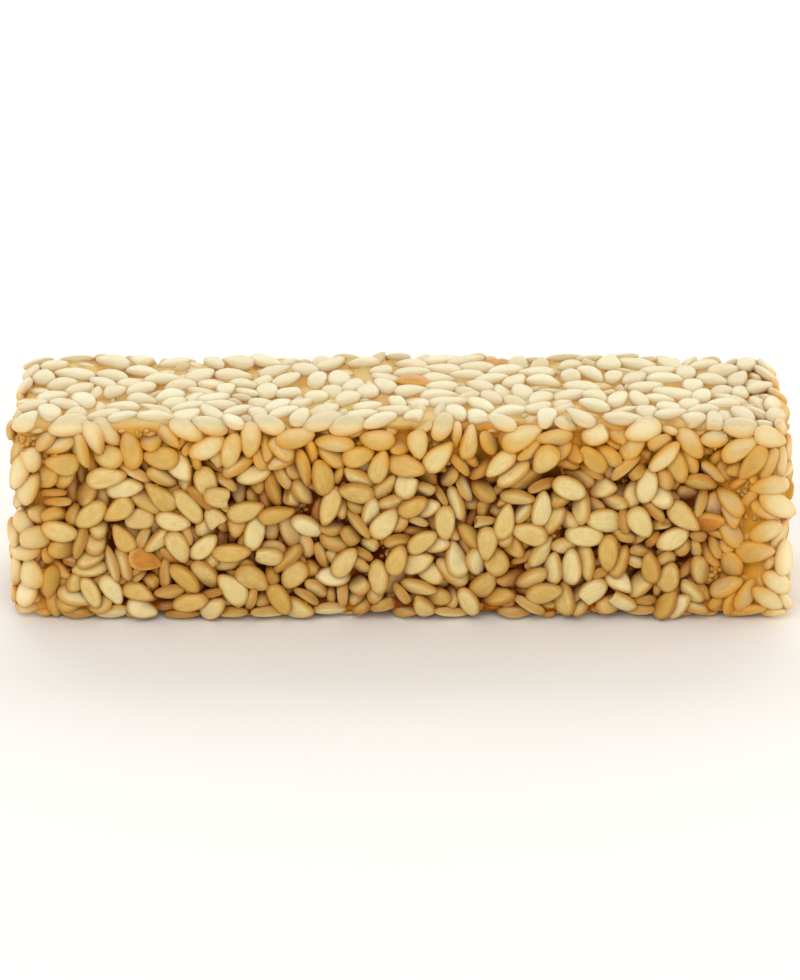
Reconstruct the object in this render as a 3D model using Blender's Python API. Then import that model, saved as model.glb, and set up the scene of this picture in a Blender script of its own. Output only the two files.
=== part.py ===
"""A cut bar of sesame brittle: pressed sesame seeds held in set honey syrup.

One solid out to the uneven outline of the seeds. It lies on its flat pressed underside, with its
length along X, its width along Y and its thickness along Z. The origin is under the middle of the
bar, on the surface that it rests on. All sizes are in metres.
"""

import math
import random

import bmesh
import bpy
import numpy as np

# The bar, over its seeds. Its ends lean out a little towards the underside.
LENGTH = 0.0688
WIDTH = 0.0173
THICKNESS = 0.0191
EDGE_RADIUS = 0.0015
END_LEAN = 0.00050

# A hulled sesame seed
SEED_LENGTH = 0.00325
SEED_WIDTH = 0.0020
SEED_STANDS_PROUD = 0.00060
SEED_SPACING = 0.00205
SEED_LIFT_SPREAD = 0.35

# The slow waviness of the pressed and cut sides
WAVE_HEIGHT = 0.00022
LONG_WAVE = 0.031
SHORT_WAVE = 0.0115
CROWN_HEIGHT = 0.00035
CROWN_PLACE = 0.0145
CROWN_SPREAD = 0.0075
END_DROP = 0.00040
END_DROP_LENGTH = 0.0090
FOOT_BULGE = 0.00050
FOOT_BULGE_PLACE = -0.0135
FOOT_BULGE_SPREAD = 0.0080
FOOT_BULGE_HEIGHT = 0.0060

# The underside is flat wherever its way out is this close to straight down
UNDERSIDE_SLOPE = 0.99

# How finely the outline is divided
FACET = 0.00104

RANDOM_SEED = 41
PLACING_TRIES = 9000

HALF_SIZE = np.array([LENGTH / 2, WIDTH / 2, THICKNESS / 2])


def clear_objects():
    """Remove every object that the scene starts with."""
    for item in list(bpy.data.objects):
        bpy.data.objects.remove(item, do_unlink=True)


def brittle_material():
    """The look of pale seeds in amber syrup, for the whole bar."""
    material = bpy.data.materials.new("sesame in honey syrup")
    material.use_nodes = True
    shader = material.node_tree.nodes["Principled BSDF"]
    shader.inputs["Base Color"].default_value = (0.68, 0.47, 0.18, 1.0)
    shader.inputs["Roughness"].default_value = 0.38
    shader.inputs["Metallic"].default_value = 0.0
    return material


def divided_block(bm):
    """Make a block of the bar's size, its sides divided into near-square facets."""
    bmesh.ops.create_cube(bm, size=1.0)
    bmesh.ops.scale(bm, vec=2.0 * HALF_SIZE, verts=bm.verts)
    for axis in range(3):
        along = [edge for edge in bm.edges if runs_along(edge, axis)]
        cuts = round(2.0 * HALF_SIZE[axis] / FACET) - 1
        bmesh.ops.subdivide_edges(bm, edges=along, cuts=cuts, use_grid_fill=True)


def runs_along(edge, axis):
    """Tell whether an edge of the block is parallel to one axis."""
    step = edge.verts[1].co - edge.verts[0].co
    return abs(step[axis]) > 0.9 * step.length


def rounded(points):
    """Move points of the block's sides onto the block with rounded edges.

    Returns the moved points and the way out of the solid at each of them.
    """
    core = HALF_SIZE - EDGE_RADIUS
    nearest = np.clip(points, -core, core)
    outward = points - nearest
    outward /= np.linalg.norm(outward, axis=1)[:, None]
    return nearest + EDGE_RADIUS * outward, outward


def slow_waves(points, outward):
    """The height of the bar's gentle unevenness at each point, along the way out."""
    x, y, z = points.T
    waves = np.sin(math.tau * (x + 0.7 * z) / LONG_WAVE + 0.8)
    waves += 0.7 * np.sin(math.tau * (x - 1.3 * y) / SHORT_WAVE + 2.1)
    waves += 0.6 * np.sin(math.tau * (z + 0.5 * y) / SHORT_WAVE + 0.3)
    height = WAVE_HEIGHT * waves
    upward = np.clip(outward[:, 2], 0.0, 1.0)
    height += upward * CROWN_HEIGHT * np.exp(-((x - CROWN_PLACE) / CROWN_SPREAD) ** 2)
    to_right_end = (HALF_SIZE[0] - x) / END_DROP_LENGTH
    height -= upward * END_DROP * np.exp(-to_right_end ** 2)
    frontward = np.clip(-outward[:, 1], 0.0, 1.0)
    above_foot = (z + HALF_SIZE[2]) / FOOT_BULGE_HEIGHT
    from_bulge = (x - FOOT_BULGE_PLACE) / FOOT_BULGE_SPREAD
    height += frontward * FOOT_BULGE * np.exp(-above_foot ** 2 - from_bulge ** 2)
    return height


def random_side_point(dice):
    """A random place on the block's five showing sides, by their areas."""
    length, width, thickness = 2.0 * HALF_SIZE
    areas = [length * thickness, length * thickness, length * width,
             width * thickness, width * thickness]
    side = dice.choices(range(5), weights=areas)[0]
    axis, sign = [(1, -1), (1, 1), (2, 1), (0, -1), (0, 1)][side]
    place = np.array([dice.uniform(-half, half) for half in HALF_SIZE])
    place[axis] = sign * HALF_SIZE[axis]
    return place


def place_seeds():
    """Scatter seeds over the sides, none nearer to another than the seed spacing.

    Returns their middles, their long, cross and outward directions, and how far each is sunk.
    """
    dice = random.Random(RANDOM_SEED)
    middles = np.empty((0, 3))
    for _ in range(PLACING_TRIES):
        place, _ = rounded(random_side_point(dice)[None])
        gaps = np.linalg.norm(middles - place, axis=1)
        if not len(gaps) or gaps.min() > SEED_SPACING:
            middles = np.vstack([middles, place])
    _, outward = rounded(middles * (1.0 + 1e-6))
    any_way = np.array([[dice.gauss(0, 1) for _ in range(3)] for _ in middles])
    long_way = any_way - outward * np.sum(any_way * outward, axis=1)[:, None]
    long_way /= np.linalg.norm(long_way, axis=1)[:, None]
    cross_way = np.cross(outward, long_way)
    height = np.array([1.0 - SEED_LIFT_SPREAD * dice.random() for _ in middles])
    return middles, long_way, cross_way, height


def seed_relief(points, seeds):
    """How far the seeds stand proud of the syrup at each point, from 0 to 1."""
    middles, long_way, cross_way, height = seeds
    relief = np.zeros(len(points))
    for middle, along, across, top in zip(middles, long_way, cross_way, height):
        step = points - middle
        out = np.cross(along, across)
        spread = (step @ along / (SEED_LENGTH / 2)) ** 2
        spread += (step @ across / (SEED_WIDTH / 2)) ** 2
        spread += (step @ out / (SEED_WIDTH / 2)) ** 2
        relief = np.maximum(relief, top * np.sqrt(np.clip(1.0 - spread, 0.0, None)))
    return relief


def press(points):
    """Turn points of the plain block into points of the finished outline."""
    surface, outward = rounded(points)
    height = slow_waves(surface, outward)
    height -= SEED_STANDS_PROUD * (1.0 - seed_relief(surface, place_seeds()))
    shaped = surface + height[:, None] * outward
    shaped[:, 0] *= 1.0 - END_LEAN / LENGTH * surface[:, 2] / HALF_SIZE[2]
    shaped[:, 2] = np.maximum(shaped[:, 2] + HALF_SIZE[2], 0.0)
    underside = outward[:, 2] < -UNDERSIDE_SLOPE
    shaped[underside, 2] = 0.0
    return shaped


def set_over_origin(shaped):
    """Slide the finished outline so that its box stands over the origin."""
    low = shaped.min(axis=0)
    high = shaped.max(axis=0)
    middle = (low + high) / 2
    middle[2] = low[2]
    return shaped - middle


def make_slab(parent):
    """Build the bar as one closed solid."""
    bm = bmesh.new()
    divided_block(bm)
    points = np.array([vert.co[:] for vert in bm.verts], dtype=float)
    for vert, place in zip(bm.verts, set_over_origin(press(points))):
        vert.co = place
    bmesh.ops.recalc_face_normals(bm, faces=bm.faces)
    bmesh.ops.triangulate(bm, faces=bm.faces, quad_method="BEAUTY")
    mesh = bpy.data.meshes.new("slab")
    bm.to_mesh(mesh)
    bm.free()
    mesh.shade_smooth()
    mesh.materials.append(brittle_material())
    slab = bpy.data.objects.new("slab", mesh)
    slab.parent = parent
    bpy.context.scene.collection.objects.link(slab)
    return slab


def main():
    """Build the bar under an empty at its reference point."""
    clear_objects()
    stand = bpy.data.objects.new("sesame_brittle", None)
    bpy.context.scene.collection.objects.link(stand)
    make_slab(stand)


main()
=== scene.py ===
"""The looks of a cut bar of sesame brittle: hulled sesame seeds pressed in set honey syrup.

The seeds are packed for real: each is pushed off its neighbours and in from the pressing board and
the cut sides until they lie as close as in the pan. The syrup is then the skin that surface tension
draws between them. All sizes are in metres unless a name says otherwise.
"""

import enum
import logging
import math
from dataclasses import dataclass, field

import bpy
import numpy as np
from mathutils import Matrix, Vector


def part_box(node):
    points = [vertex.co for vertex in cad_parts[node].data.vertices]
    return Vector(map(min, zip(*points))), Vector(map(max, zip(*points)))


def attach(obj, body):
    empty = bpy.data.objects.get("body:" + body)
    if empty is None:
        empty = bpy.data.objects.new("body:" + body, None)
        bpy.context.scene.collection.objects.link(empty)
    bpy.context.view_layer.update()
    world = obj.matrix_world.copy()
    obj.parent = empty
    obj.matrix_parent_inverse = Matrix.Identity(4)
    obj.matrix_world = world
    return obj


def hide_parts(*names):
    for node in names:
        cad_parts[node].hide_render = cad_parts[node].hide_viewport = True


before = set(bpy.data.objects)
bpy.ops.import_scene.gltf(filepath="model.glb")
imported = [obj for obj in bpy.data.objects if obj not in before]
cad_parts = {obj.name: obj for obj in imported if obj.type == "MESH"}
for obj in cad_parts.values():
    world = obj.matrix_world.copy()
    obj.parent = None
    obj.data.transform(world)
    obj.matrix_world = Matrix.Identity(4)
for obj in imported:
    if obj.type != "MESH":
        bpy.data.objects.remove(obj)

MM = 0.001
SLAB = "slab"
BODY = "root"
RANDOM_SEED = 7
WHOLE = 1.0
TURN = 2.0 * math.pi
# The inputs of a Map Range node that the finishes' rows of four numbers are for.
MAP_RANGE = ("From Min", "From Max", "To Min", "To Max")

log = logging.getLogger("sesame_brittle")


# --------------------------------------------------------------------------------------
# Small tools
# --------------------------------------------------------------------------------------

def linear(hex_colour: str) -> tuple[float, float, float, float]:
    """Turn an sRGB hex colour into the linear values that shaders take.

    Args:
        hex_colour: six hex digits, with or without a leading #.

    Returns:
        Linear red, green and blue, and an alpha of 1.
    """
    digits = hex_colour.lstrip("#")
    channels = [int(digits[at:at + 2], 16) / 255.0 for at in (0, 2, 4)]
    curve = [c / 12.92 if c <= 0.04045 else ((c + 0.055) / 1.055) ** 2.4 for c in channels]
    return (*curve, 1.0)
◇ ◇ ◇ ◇
Task objective>
Identify and copy the lines holding the word "model".

Finished task>
Reconstruct the object in this render as a 3D model using Blender's Python API. Then import that model, saved as model.glb, and set up the scene of this picture in a Blender script of its own. Output only the two files.
bpy.ops.import_scene.gltf(filepath="model.glb")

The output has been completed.